Direct government-to-government (G2G) oil procurement, along with a broader diversification of supply sources, could help cushion the impact of ongoing global fuel price volatility, according to Senator Imee Marcos.
Marcos said the government may consider directly purchasing oil from producing countries and offering it at regulated or controlled prices to help reduce the burden on consumers. She said such a mechanism could provide relief for sectors that are heavily affected by fuel costs, including public transport operators, farmers, and fisherfolk.
She pointed to historical examples of state-led intervention during periods of global oil instability, noting that direct government negotiations had previously been used as a tool to stabilize supply and manage price spikes. According to her, similar approaches were implemented during earlier oil crises when governments actively secured imports through bilateral arrangements.
“In the 1970s, the government didn’t just wait for the market to stabilize. We negotiated direct G2G oil imports at deeply discounted ‘friendly’ rates to address the shocks of 1974 and 1979. This strategy worked then; why aren’t we doing it now?” Marcos said.
She also noted that several oil-importing countries have already adopted similar approaches or are expanding direct procurement strategies to secure stable supply. These countries include Indonesia, Sri Lanka, Vietnam, Thailand, and Malaysia, which have pursued various forms of bilateral or long-term supply arrangements.
Marcos stressed that the Philippines should strengthen its sourcing strategy by reducing overreliance on traditional trade routes and intermediaries. She highlighted the importance of minimizing exposure to potential disruptions in key global shipping corridors and ensuring that supply chains remain resilient.

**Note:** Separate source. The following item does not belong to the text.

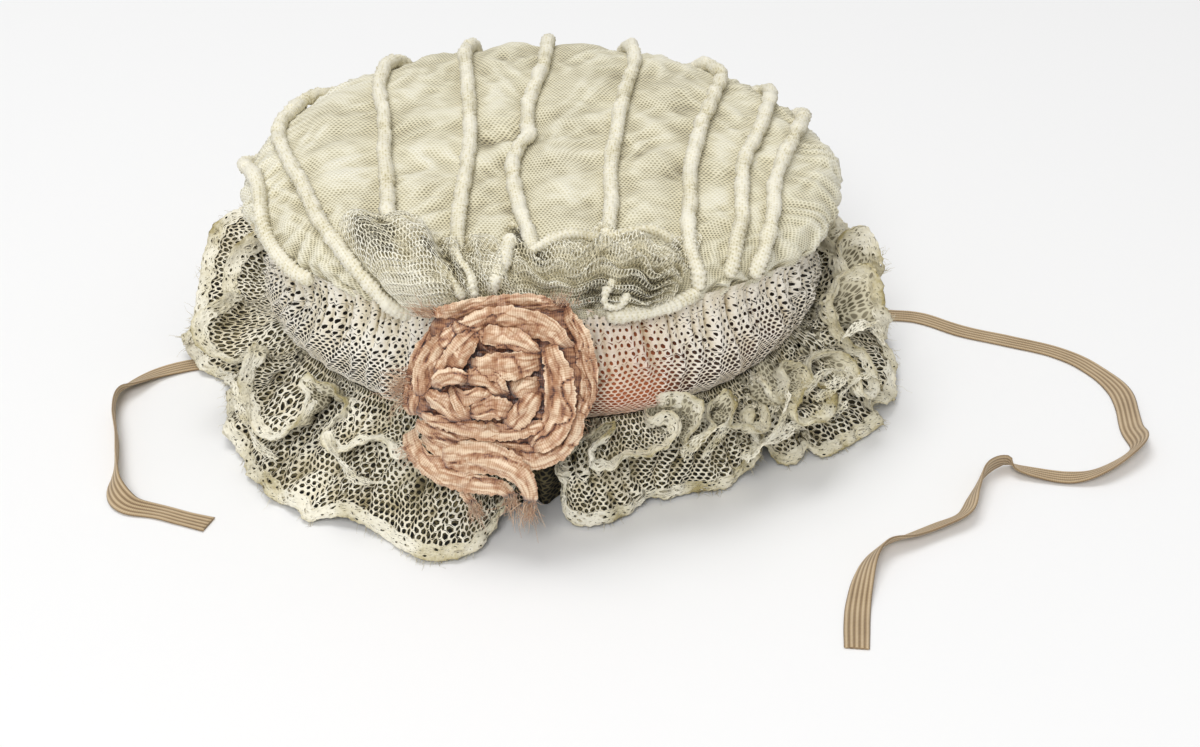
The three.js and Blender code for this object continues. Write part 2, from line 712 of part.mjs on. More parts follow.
add("crown", crown(), "crown_net");
RIBS.forEach((rib, i) => add(`rib_${i + 1}`, ribCord(rib), "rib_net"));
FRONT_CORDS.forEach((places, i) => add(`front_cord_${i + 1}`, frontCord(places), "rib_net"));
SCARF_PUFFS.forEach((puff) => add(puff.name, scarfPuff(puff), "crown_net"));
add("net_band", netBand(), "band_net");
add("silk_band", silkBand(), "silk");
add("ruffle_lower", frill(LOWER_FOLDS, lowerMiddle, [0, 0.3, 0.6, 0.86, 1], true), "frill_net");
add("ruffle_upper", frill(UPPER_FOLDS, upperMiddle, [0, 0.5, 1], false), "frill_net");

const upright = new THREE.Matrix4();
const levelAcross = new THREE.Vector3(0, 0, 1).cross(rosetteFace).normalize();
upright.makeBasis(levelAcross, new THREE.Vector3().crossVectors(rosetteFace, levelAcross), rosetteFace);
const rosetteMesh = add("rosette", rosette(), "ribbon");
rosetteMesh.position.copy(rosetteSeat);
rosetteMesh.setRotationFromMatrix(upright);
const tailMesh = add("ribbon_tail", ribbonTail(), "ribbon");
tailMesh.setRotationFromMatrix(upright);
const tailSeat = new THREE.Vector3(0, -ROSETTE_RADIUS - CLEAR * 3, 0).applyMatrix4(upright);
tailMesh.position.copy(rosetteSeat).add(tailSeat);

// The origin is on the table, under the middle of the hat without its ties.
const bounds = new THREE.Box3().setFromObject(hat, true);
hat.position.set(-(bounds.min.x + bounds.max.x) / 2, -(bounds.min.y + bounds.max.y) / 2, 0);

add("tie_left", tie(TIE_LEFT), "elastic");
add("tie_right", tie(TIE_RIGHT), "elastic");

export default hat;
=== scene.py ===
# %% [markdown]
# # A small child's hat of lace net
# The hat lies on a table on its own frill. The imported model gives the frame: what each piece is, where it
# is and how large. This script dresses that frame, piece by piece, in net, cotton, silk and tape.

# %% Start
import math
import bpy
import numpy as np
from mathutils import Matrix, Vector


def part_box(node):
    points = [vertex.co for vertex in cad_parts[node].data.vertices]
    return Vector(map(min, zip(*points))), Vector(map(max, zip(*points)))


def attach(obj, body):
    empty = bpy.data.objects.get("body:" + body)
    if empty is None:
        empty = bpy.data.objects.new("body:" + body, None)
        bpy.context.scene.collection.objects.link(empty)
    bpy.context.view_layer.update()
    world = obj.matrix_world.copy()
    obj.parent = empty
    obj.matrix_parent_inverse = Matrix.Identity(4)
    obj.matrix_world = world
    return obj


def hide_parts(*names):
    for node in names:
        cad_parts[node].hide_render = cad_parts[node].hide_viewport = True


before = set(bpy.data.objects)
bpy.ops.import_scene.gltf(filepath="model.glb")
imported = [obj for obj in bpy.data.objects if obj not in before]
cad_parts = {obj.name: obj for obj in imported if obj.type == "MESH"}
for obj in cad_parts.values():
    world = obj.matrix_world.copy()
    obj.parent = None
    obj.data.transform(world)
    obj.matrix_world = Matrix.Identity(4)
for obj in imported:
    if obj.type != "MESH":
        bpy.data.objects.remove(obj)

# %% [markdown]
# Lengths are millimetres until a mesh is made, because cloth is cut and pleated in millimetres. The hat
# was drawn round its own head opening, and the frame has its origin under the middle of the whole hat.
# The silk band is round and even, so the middle of its box gives the shift between the two.

MM = 0.001
TURN = 2 * math.pi
bpy.ops.object.select_all(action="DESELECT")
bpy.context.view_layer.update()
silk_low, silk_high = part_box("silk_band")
SHIFT = np.array([(silk_low.x + silk_high.x) / 2, (silk_low.y + silk_high.y) / 2, 0]) / MM
print("shift of the hat in the frame, mm:", SHIFT.round(2))


def metres(points):
    """Places on the hat, in millimetres, as places in the frame, in metres."""
    return (np.asarray(points, float) + SHIFT) * MM


# %% [markdown]
# The photograph looks down on the hat at 32 degrees from about 620 mm away. At that distance a pixel of
# the 1200 pixel wide frame is 0.29 mm, which fixes the lens. The camera aims a little to the right of the
# hat's middle, so that both ties are in view.

# %% Camera
FRAME_WIDTH = 1200
PIXEL = 0.29
DISTANCE = 620
ELEVATION = math.radians(32)
AIM = (16, -3, 0)

aim = Vector(metres(AIM))
eye = aim + Vector((0, -math.cos(ELEVATION), math.sin(ELEVATION))) * DISTANCE * MM
camera = bpy.data.objects.new("camera", bpy.data.cameras.new("camera"))
bpy.context.scene.collection.objects.link(camera)
camera.data.sensor_fit = "HORIZONTAL"
camera.data.angle = 2 * math.atan(FRAME_WIDTH / 2 * PIXEL / DISTANCE)
camera.data.clip_start = 0.01
camera.location = eye
camera.rotation_euler = (aim - eye).to_track_quat("-Z", "Y").to_euler()
bpy.context.scene.camera = camera
print("lens, degrees across:", round(math.degrees(camera.data.angle), 2))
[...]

She further suggested expanding direct partnerships with regional oil producers such as Malaysia, Brunei, and Indonesia. According to her, building closer ties with nearby suppliers could help reduce logistical risks and improve supply security. She also raised the need to reassess dependence on intermediary trading and refining hubs, which include major centers in Singapore, South Korea, and China.
Marcos warned that ongoing instability in the global oil market could continue to place pressure on domestic fuel prices, with broader economic implications if left unaddressed. She emphasized the need for long-term and proactive policy measures to safeguard consumers from sustained price fluctuations and supply uncertainties.
Authorities have not yet issued an official response to the proposal.